In the future, we will test the system in a greenhouse or in an external environment with the following research focuses:
- (1)
The environmental adaptability of the system.
- (2)
The effectiveness of the system in saving fertilizer.
- (3)
The actual identification and localization capabilities of the system.
- (4)
Improvements to the model made according to the actual situation.
Additionally, we recognize the critical role of sustainable energy solutions in enhancing the efficiency and autonomy of agricultural monitoring systems. As emphasized by Abidin et al. [
45], optimizing energy harvesting for low-power sensors in wireless sensor networks is essential for the long-term sustainability of such systems. By integrating the sustainable energy solutions proposed in their research, we can further improve the efficiency and reduce the environmental impact of our intelligent spraying system.
Since our trinocular vision system has some technical limitations, in order to further improve the system performance, we will draw on the advanced 3D imaging technology solutions proposed by Hu K [
46], Li X [
47], etc., and continue to optimize the system architecture by leveraging the capabilities of cutting-edge technology.

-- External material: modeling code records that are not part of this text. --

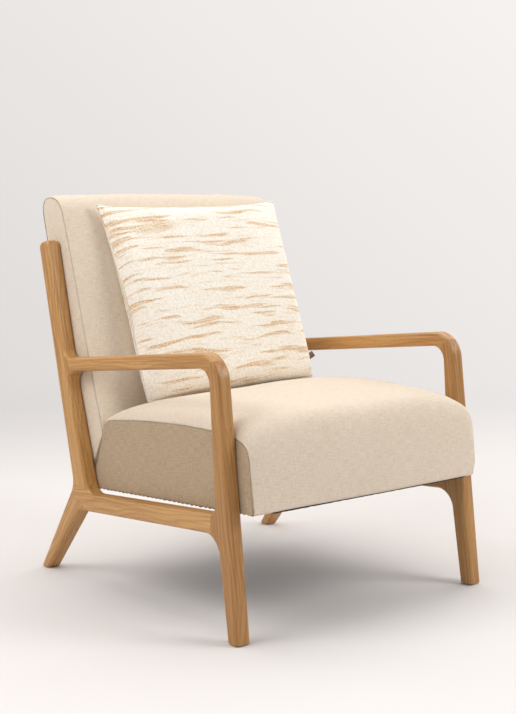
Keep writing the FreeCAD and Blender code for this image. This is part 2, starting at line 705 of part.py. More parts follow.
foam_rear_v = frame_front_v - 2 * strap_thickness
back_zones = {
    "back_foam": ((-400, -300, -60), (400, foam_rear_v, 700)),
    "back_wadding_top": ((-400, foam_rear_v, stile_top), (400, 100, 700)),
    "back_wadding_rear": ((-400, frame_rear_v, -60), (400, 100, stile_top)),
    "back_wadding_left": ((-400, foam_rear_v, -60), (-body_side, frame_rear_v, stile_top)),
    "back_wadding_right": ((body_side, foam_rear_v, -60), (400, frame_rear_v, stile_top)),
}
for name, (low, high) in back_zones.items():
    block = back_part(box(name + "_block", low, high))
    filled = common(name + "_shape", back_inner, block)
    keep(name, cut(name + "_bored", filled, hardware))

back_shell = cut("back_shell", back_outer, back_inner)
back_wrap_zone = box("back_wrap_zone", (-panel_x, 0, 0), (panel_x, 600, 1000))
back_wrap_cloth = common("back_wrap_cloth", back_shell, back_wrap_zone)
keep("back_cover_wrap", cut("back_wrap_bored", back_wrap_cloth, hardware))
for side, low_x, high_x in (("left", -400, -panel_x), ("right", panel_x, 400)):
    zone = box("back_%s_zone" % side, (low_x, 0, 0), (high_x, 600, 1000))
    panel = common("back_%s_cloth" % side, back_outer, zone)
    keep("back_cover_" + side, cut("back_cover_%s_bored" % side, panel, hardware))


# loose cushion
cushion_middle = V(d("cushion_centre_x"), d("cushion_centre_y"), d("cushion_centre_z"))
leaning = FreeCAD.Rotation(V(1, 0, 0), -d("cushion_lean"))
rolled = FreeCAD.Rotation(V(0, 1, 0), d("cushion_roll"))
turned = FreeCAD.Rotation(V(0, 0, 1), d("cushion_turn"))
cushion_place = FreeCAD.Placement(cushion_middle, turned * rolled * leaning)


def pillow_body(name, role, size, depth, rim, swap):
    """A lens on an origin plane: two arcs over the same chord, with a straight rim at each end."""
    body = doc.addObject("PartDesign::Body", name)
    sketch = body.newObject("Sketcher::SketchObject", name + "_outline")
    sketch.AttachmentSupport = (origin_plane(body, role), [""])
    sketch.MapMode = "FlatFace"
    half = size / 2

    def at(along, through):
        return V(through, along, 0) if swap else V(along, through, 0)

    edges = [
        Part.Arc(at(-half, -rim / 2), at(0, -depth / 2), at(half, -rim / 2)),
        Part.LineSegment(at(half, -rim / 2), at(half, rim / 2)),
        Part.Arc(at(half, rim / 2), at(0, depth / 2), at(-half, rim / 2)),
        Part.LineSegment(at(-half, rim / 2), at(-half, -rim / 2)),
    ]
    for edge in edges:
        index = sketch.addGeometry(edge, False)
        sketch.addConstraint(Sketcher.Constraint("Block", index))
    pad = body.newObject("PartDesign::Pad", name + "_pad")
    pad.Profile = sketch
    pad.SideType = "Symmetric"
    pad.setExpression("Length", "dims.cushion_size")
    return body


def pillow(name, trim):
    """A cushion shape, smaller all round by trim."""
    size = d("cushion_size") - 2 * trim
    depth = d("cushion_depth") - 2 * trim
    rim = d("cushion_rim") - 2 * trim
    across = pillow_body(name + "_across", "XY_Plane", size, depth, rim, False)
    upright = pillow_body(name + "_upright", "YZ_Plane", size, depth, rim, True)
    return common(name, across, upright)


cushion_outer = pillow("cushion_outer", 0)
cushion_filling = pillow("cushion_filling", cloth)
cushion_shell = cut("cushion_shell", cushion_outer, cushion_filling)
for face, low_y, high_y in (("front", -200, 0), ("back", 0, 200)):
    zone = box("cushion_%s_zone" % face, (-300, low_y, -300), (300, high_y, 300))
    panel = common("cushion_%s_cloth" % face, cushion_shell, zone)
    panel.Placement = cushion_place
    keep("cushion_cover_" + face, panel)
filling = doc.addObject("Part::Common", "cushion_filling_set")
filling.Base = cushion_filling
filling.Tool = box("cushion_filling_zone", (-300, -300, -300), (300, 300, 300))
filling.Placement = cushion_place
keep("cushion_insert", filling)
half_size = d("cushion_size") / 2
tab = box("tab_fold", (half_size, -1, -half_size + 26), (half_size + 20, 1, -half_size + 40))
tab.Placement = cushion_place.multiply(tab.Placement)
keep("cushion_tab", tab)


# check everything, then write it
doc.recompute()
failed = [o.Name for o in doc.Objects if "Invalid" in o.State or "Error" in o.State]
if failed:
    raise SystemExit("failed objects: %s" % failed)
for name, obj in sorted(pieces.items()):
    shape = obj.Shape
    if shape.isNull() or not shape.isValid() or not shape.Solids:
        raise SystemExit("bad shape: " + name)
    shape.exportStep("parts/%s.step" % name)
    print("%-24s %2d solids %9.1f cm3" % (name, len(shape.Solids), shape.Volume / 1000))
print(len(pieces), "nodes")
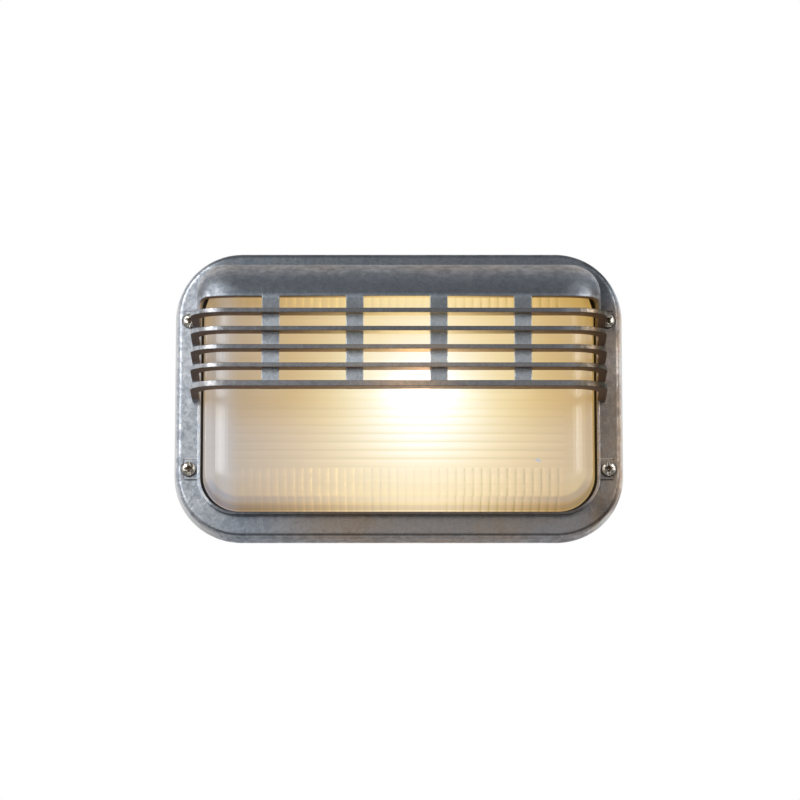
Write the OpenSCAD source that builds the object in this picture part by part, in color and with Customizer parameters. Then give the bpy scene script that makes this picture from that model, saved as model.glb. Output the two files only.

Looking ahead, we aim to refine the system’s limitations and minimize environmental influences to enhance its contribution to precision and smart agriculture. While the framework has been assessed in controlled settings, subsequent research should focus on deploying it in semi-controlled greenhouse environments over multiple growing seasons. This approach would offer valuable insights to optimize its adaptability and performance in a wider range of real-world scenarios.